**THE REQUEST**
Report how many lines of the listing below include the word "three". Give nothing but the number.

**INFORMATION SHOWN**
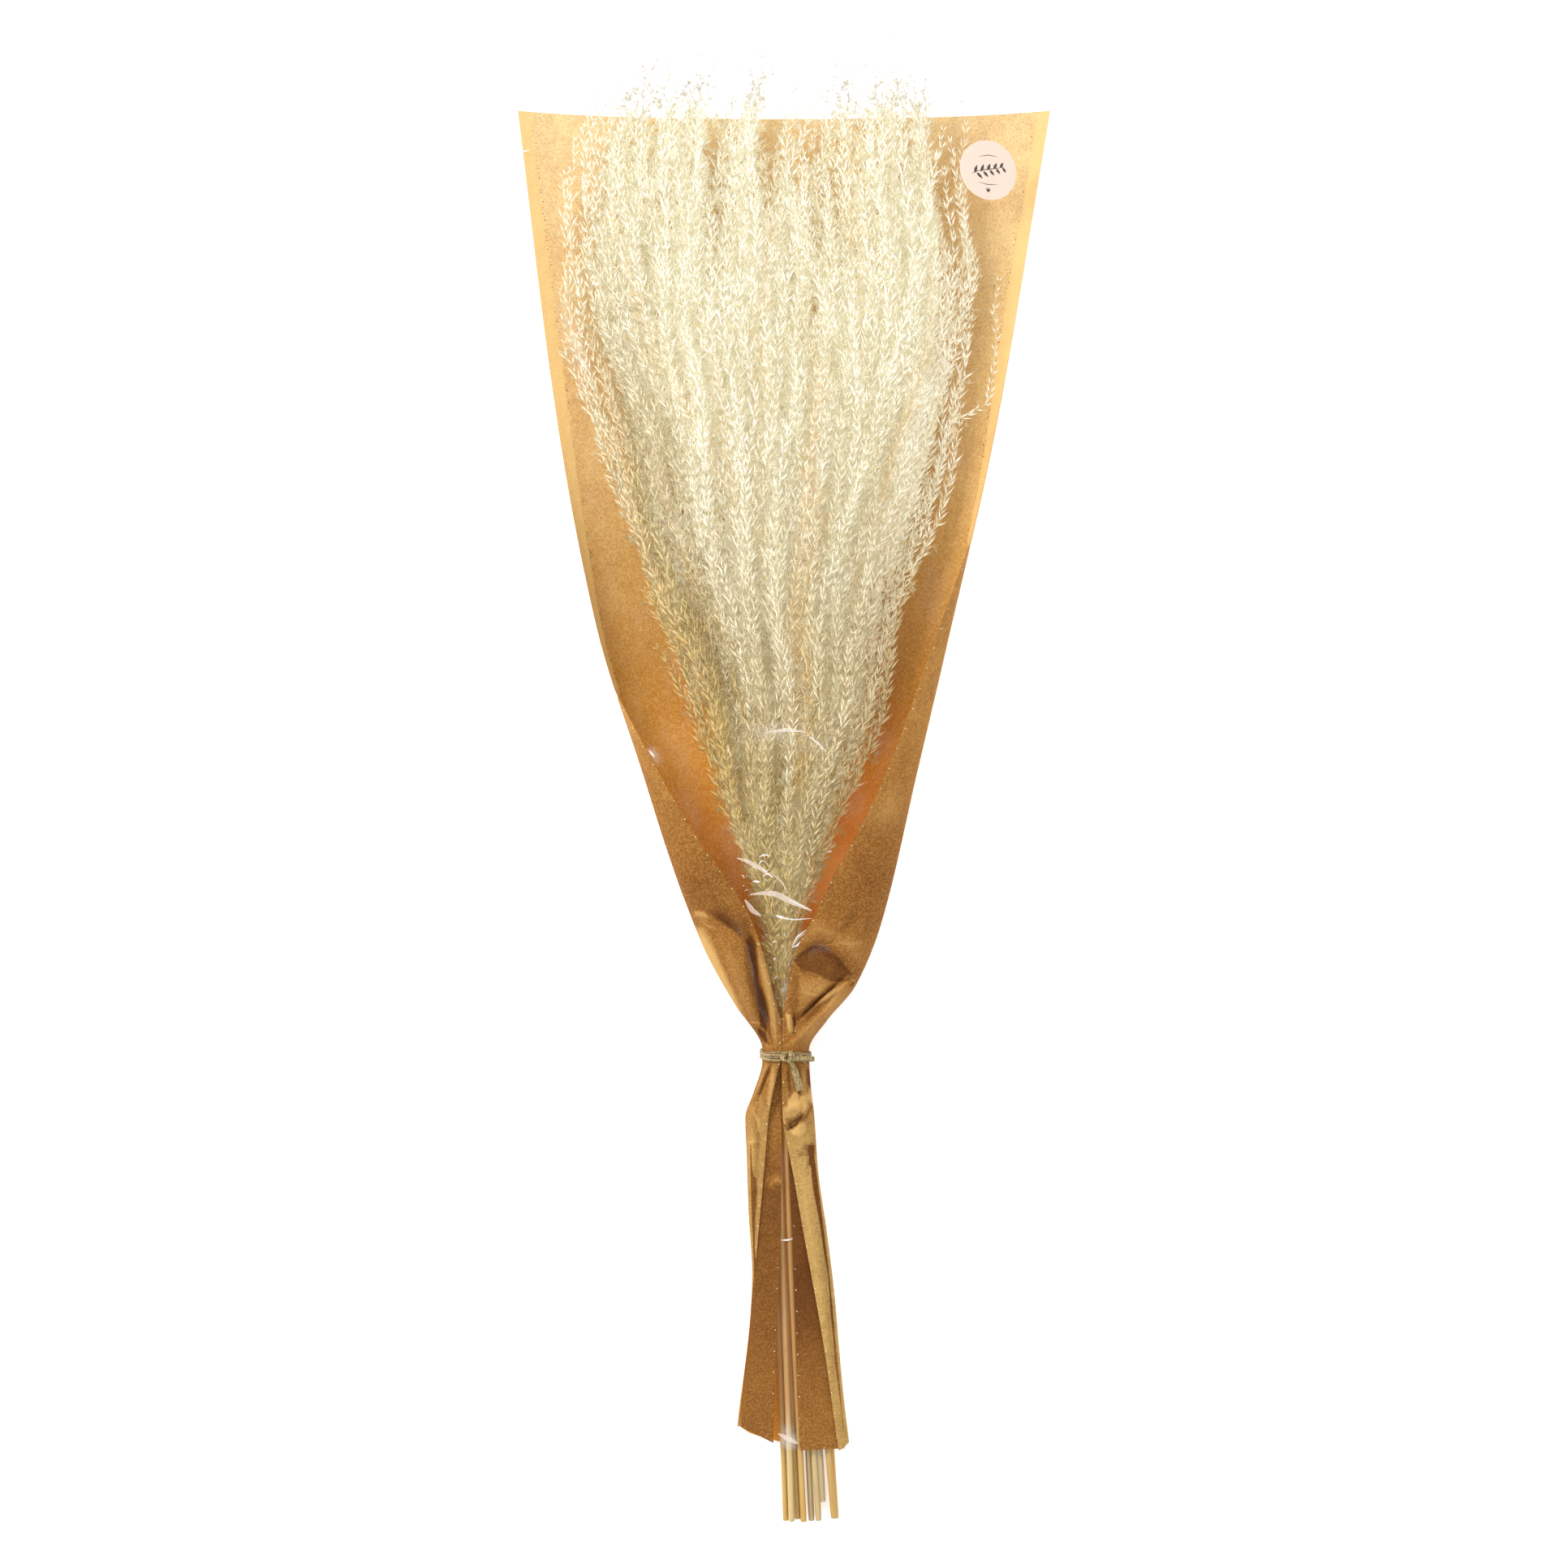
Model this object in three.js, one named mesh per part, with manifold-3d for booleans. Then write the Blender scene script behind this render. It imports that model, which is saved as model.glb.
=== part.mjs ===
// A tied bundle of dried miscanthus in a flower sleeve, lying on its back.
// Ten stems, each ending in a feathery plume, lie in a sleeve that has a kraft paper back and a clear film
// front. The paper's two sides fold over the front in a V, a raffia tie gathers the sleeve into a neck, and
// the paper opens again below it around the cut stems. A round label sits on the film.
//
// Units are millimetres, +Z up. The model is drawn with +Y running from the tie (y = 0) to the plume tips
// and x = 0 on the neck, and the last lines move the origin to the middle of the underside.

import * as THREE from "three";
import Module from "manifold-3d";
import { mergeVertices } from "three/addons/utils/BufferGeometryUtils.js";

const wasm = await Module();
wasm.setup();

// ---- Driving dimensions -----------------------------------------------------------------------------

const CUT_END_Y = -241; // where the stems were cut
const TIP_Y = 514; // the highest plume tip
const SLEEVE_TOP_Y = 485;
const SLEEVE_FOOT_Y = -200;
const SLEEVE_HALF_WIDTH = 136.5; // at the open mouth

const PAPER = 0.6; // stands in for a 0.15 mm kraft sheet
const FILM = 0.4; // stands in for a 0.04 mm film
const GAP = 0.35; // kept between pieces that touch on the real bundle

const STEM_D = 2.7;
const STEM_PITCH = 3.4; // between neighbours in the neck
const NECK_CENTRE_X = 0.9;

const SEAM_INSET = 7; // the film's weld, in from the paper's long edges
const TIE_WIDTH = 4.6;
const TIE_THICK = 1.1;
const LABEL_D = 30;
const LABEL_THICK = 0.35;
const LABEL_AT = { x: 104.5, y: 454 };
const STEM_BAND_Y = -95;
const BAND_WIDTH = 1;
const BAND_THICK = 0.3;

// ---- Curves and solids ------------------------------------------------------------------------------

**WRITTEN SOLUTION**
3